» **The problem**
Every entry that follows needs to be repeated exactly.

-=-=-=-=-

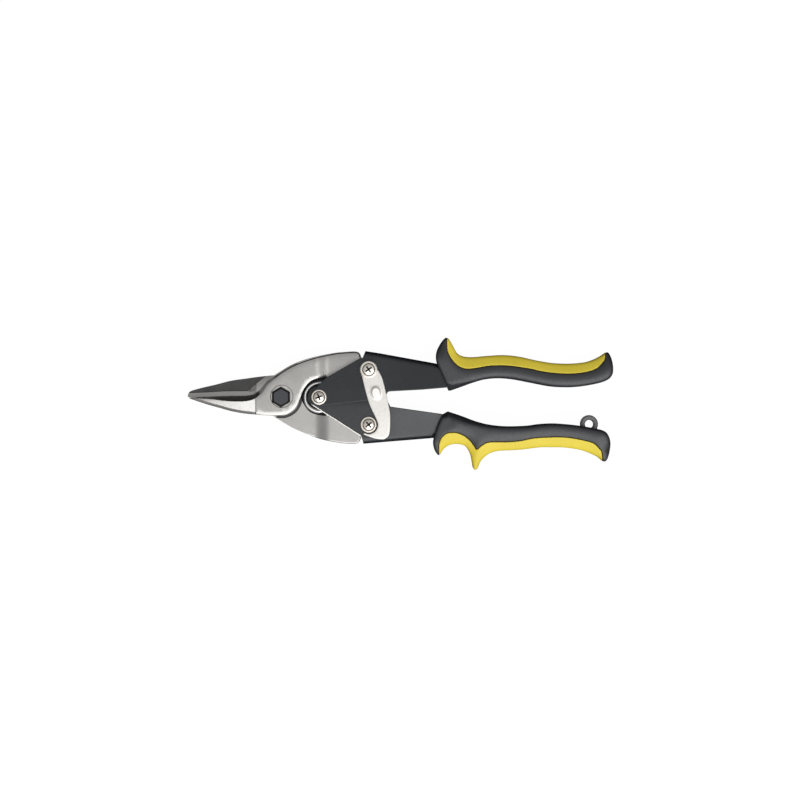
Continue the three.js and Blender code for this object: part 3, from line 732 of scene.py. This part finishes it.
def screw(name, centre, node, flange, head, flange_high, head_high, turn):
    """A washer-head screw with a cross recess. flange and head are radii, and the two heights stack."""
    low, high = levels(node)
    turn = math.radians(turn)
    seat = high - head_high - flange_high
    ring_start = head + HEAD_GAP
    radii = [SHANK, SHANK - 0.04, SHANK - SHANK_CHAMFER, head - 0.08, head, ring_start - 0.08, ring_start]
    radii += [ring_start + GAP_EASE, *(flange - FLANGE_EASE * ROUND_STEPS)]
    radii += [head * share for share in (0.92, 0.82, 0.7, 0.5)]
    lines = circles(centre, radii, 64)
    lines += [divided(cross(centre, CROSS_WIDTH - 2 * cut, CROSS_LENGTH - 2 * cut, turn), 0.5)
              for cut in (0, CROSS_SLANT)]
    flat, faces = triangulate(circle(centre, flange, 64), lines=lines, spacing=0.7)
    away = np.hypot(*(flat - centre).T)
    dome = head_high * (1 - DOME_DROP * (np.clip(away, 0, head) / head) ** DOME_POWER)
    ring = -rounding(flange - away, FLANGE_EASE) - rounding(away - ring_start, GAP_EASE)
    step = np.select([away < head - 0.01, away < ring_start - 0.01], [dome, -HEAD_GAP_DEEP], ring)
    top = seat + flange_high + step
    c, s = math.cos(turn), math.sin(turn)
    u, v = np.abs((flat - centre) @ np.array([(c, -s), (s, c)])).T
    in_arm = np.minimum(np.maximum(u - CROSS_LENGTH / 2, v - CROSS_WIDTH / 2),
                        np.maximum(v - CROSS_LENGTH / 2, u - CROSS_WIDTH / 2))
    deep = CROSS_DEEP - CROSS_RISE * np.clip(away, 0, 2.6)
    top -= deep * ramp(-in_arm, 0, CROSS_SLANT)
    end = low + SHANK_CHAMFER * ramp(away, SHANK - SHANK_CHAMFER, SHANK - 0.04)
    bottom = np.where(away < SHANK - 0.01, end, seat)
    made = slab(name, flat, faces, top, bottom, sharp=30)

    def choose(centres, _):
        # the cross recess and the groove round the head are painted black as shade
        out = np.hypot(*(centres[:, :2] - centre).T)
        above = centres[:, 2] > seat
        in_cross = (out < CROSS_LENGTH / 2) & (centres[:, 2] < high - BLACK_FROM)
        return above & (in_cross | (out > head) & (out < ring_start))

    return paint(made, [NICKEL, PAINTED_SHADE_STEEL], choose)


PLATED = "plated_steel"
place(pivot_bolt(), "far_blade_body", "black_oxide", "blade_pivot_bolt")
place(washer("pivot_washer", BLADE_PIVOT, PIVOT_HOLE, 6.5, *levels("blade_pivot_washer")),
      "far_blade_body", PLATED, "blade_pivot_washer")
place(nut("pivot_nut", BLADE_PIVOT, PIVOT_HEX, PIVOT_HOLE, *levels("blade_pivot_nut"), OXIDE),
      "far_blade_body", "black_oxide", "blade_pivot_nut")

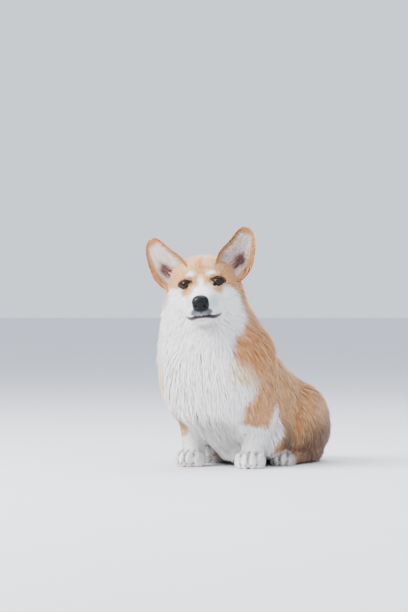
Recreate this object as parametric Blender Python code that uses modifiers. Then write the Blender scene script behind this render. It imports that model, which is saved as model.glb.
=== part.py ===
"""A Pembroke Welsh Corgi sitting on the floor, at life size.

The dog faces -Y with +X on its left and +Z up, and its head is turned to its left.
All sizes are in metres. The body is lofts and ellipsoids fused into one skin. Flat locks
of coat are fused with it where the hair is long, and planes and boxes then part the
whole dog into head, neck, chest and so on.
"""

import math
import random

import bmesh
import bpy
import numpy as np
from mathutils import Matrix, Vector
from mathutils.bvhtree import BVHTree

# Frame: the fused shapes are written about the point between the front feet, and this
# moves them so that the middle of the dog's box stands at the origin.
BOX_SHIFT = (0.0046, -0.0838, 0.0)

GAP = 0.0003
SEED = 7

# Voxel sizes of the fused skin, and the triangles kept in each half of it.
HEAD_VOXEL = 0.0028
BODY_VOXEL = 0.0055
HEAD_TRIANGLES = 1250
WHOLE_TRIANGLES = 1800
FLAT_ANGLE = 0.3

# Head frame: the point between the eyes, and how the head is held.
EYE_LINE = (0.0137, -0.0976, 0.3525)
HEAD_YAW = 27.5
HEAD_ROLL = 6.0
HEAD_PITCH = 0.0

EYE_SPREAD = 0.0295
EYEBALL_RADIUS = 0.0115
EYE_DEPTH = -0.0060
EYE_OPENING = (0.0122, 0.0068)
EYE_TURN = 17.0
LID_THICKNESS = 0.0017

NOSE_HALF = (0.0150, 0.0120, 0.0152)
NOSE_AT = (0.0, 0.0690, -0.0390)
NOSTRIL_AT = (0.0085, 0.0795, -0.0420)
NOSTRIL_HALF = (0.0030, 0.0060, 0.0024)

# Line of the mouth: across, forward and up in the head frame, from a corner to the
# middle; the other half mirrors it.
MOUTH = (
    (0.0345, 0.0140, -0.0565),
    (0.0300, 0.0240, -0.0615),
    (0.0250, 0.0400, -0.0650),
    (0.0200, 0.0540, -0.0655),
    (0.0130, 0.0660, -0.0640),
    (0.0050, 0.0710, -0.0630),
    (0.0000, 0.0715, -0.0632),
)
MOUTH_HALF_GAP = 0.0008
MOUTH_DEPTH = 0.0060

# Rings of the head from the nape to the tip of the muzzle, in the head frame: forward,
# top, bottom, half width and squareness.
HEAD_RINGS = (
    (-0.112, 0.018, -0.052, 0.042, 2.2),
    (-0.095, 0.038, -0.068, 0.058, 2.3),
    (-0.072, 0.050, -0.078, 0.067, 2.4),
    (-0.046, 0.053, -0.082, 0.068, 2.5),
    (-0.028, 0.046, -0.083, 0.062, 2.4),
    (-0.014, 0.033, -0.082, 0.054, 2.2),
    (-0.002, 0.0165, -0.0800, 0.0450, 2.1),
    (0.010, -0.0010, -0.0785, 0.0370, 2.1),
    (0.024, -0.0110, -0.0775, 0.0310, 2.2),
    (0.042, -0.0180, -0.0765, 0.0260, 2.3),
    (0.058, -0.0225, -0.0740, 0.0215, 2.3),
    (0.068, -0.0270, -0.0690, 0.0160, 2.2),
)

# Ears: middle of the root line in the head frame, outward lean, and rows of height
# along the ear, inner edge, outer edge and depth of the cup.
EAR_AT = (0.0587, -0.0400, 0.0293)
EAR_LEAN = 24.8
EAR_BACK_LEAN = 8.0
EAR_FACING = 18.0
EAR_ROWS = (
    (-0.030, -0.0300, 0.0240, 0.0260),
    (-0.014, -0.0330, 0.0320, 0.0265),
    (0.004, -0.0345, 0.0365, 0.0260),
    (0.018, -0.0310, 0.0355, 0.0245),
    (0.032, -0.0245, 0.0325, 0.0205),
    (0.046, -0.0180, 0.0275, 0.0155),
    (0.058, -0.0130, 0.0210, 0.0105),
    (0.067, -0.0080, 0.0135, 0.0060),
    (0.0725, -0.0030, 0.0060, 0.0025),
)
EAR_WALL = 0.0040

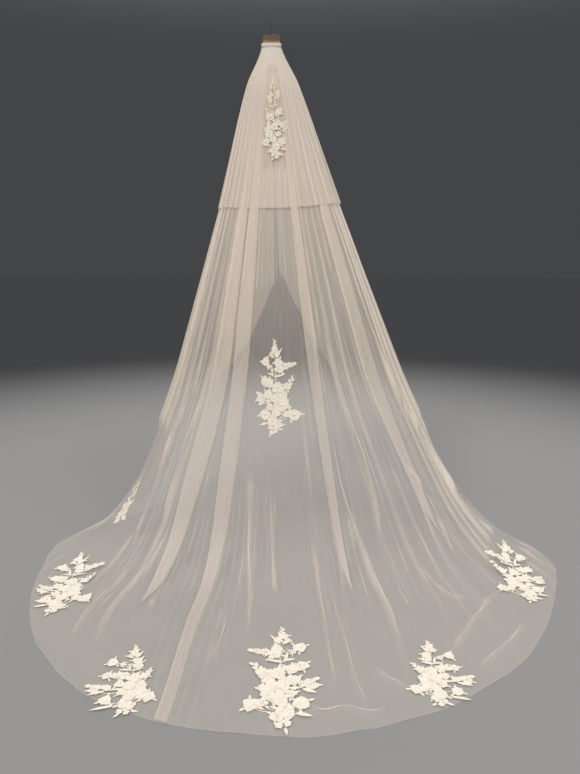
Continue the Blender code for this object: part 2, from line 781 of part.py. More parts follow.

-=-=-=-=-

» **Exercise answer**
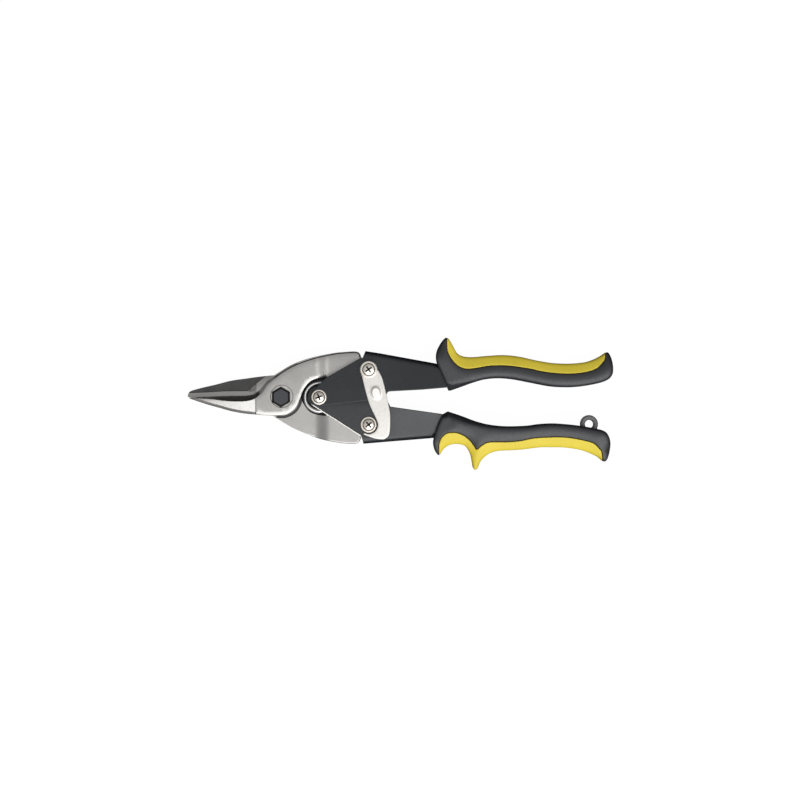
Continue the three.js and Blender code for this object: part 3, from line 732 of scene.py. This part finishes it.
def screw(name, centre, node, flange, head, flange_high, head_high, turn):
    """A washer-head screw with a cross recess. flange and head are radii, and the two heights stack."""
    low, high = levels(node)
    turn = math.radians(turn)
    seat = high - head_high - flange_high
    ring_start = head + HEAD_GAP
    radii = [SHANK, SHANK - 0.04, SHANK - SHANK_CHAMFER, head - 0.08, head, ring_start - 0.08, ring_start]
    radii += [ring_start + GAP_EASE, *(flange - FLANGE_EASE * ROUND_STEPS)]
    radii += [head * share for share in (0.92, 0.82, 0.7, 0.5)]
    lines = circles(centre, radii, 64)
    lines += [divided(cross(centre, CROSS_WIDTH - 2 * cut, CROSS_LENGTH - 2 * cut, turn), 0.5)
              for cut in (0, CROSS_SLANT)]
    flat, faces = triangulate(circle(centre, flange, 64), lines=lines, spacing=0.7)
    away = np.hypot(*(flat - centre).T)
    dome = head_high * (1 - DOME_DROP * (np.clip(away, 0, head) / head) ** DOME_POWER)
    ring = -rounding(flange - away, FLANGE_EASE) - rounding(away - ring_start, GAP_EASE)
    step = np.select([away < head - 0.01, away < ring_start - 0.01], [dome, -HEAD_GAP_DEEP], ring)
    top = seat + flange_high + step
    c, s = math.cos(turn), math.sin(turn)
    u, v = np.abs((flat - centre) @ np.array([(c, -s), (s, c)])).T
    in_arm = np.minimum(np.maximum(u - CROSS_LENGTH / 2, v - CROSS_WIDTH / 2),
                        np.maximum(v - CROSS_LENGTH / 2, u - CROSS_WIDTH / 2))
    deep = CROSS_DEEP - CROSS_RISE * np.clip(away, 0, 2.6)
    top -= deep * ramp(-in_arm, 0, CROSS_SLANT)
    end = low + SHANK_CHAMFER * ramp(away, SHANK - SHANK_CHAMFER, SHANK - 0.04)
    bottom = np.where(away < SHANK - 0.01, end, seat)
    made = slab(name, flat, faces, top, bottom, sharp=30)

    def choose(centres, _):
        # the cross recess and the groove round the head are painted black as shade
        out = np.hypot(*(centres[:, :2] - centre).T)
        above = centres[:, 2] > seat
        in_cross = (out < CROSS_LENGTH / 2) & (centres[:, 2] < high - BLACK_FROM)
        return above & (in_cross | (out > head) & (out < ring_start))

    return paint(made, [NICKEL, PAINTED_SHADE_STEEL], choose)


PLATED = "plated_steel"
place(pivot_bolt(), "far_blade_body", "black_oxide", "blade_pivot_bolt")
place(washer("pivot_washer", BLADE_PIVOT, PIVOT_HOLE, 6.5, *levels("blade_pivot_washer")),
      "far_blade_body", PLATED, "blade_pivot_washer")
place(nut("pivot_nut", BLADE_PIVOT, PIVOT_HEX, PIVOT_HOLE, *levels("blade_pivot_nut"), OXIDE),
      "far_blade_body", "black_oxide", "blade_pivot_nut")

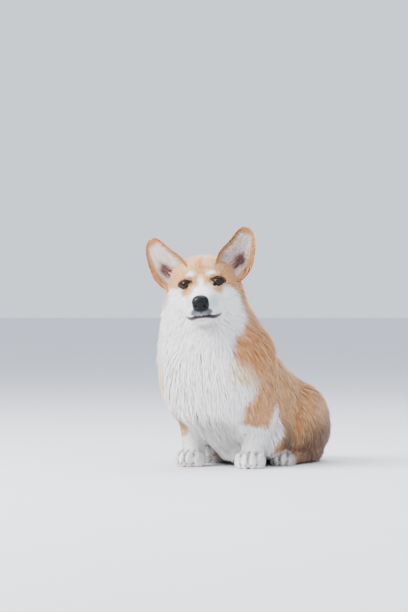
Recreate this object as parametric Blender Python code that uses modifiers. Then write the Blender scene script behind this render. It imports that model, which is saved as model.glb.
=== part.py ===
"""A Pembroke Welsh Corgi sitting on the floor, at life size.

The dog faces -Y with +X on its left and +Z up, and its head is turned to its left.
All sizes are in metres. The body is lofts and ellipsoids fused into one skin. Flat locks
of coat are fused with it where the hair is long, and planes and boxes then part the
whole dog into head, neck, chest and so on.
"""

import math
import random

import bmesh
import bpy
import numpy as np
from mathutils import Matrix, Vector
from mathutils.bvhtree import BVHTree

# Frame: the fused shapes are written about the point between the front feet, and this
# moves them so that the middle of the dog's box stands at the origin.
BOX_SHIFT = (0.0046, -0.0838, 0.0)

GAP = 0.0003
SEED = 7

# Voxel sizes of the fused skin, and the triangles kept in each half of it.
HEAD_VOXEL = 0.0028
BODY_VOXEL = 0.0055
HEAD_TRIANGLES = 1250
WHOLE_TRIANGLES = 1800
FLAT_ANGLE = 0.3

# Head frame: the point between the eyes, and how the head is held.
EYE_LINE = (0.0137, -0.0976, 0.3525)
HEAD_YAW = 27.5
HEAD_ROLL = 6.0
HEAD_PITCH = 0.0

EYE_SPREAD = 0.0295
EYEBALL_RADIUS = 0.0115
EYE_DEPTH = -0.0060
EYE_OPENING = (0.0122, 0.0068)
EYE_TURN = 17.0
LID_THICKNESS = 0.0017

NOSE_HALF = (0.0150, 0.0120, 0.0152)
NOSE_AT = (0.0, 0.0690, -0.0390)
NOSTRIL_AT = (0.0085, 0.0795, -0.0420)
NOSTRIL_HALF = (0.0030, 0.0060, 0.0024)

# Line of the mouth: across, forward and up in the head frame, from a corner to the
# middle; the other half mirrors it.
MOUTH = (
    (0.0345, 0.0140, -0.0565),
    (0.0300, 0.0240, -0.0615),
    (0.0250, 0.0400, -0.0650),
    (0.0200, 0.0540, -0.0655),
    (0.0130, 0.0660, -0.0640),
    (0.0050, 0.0710, -0.0630),
    (0.0000, 0.0715, -0.0632),
)
MOUTH_HALF_GAP = 0.0008
MOUTH_DEPTH = 0.0060

# Rings of the head from the nape to the tip of the muzzle, in the head frame: forward,
# top, bottom, half width and squareness.
HEAD_RINGS = (
    (-0.112, 0.018, -0.052, 0.042, 2.2),
    (-0.095, 0.038, -0.068, 0.058, 2.3),
    (-0.072, 0.050, -0.078, 0.067, 2.4),
    (-0.046, 0.053, -0.082, 0.068, 2.5),
    (-0.028, 0.046, -0.083, 0.062, 2.4),
    (-0.014, 0.033, -0.082, 0.054, 2.2),
    (-0.002, 0.0165, -0.0800, 0.0450, 2.1),
    (0.010, -0.0010, -0.0785, 0.0370, 2.1),
    (0.024, -0.0110, -0.0775, 0.0310, 2.2),
    (0.042, -0.0180, -0.0765, 0.0260, 2.3),
    (0.058, -0.0225, -0.0740, 0.0215, 2.3),
    (0.068, -0.0270, -0.0690, 0.0160, 2.2),
)

# Ears: middle of the root line in the head frame, outward lean, and rows of height
# along the ear, inner edge, outer edge and depth of the cup.
EAR_AT = (0.0587, -0.0400, 0.0293)
EAR_LEAN = 24.8
EAR_BACK_LEAN = 8.0
EAR_FACING = 18.0
EAR_ROWS = (
    (-0.030, -0.0300, 0.0240, 0.0260),
    (-0.014, -0.0330, 0.0320, 0.0265),
    (0.004, -0.0345, 0.0365, 0.0260),
    (0.018, -0.0310, 0.0355, 0.0245),
    (0.032, -0.0245, 0.0325, 0.0205),
    (0.046, -0.0180, 0.0275, 0.0155),
    (0.058, -0.0130, 0.0210, 0.0105),
    (0.067, -0.0080, 0.0135, 0.0060),
    (0.0725, -0.0030, 0.0060, 0.0025),
)
EAR_WALL = 0.0040

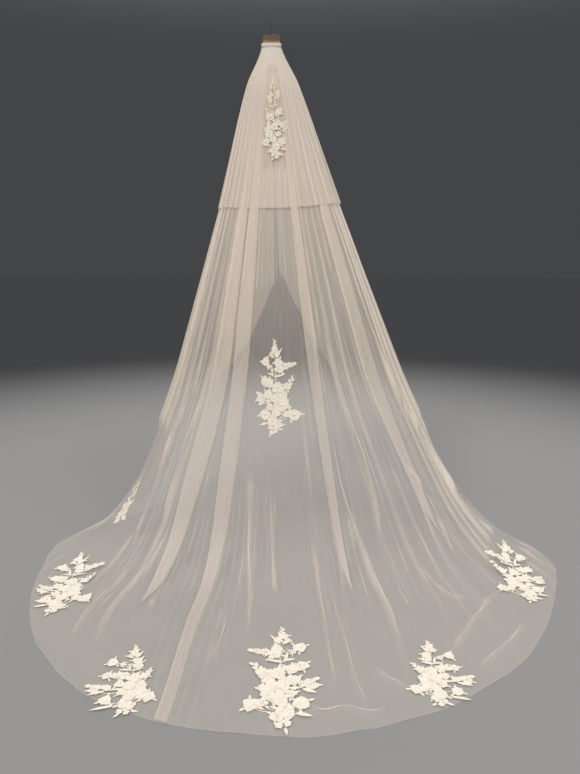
Continue the Blender code for this object: part 2, from line 781 of part.py. More parts follow.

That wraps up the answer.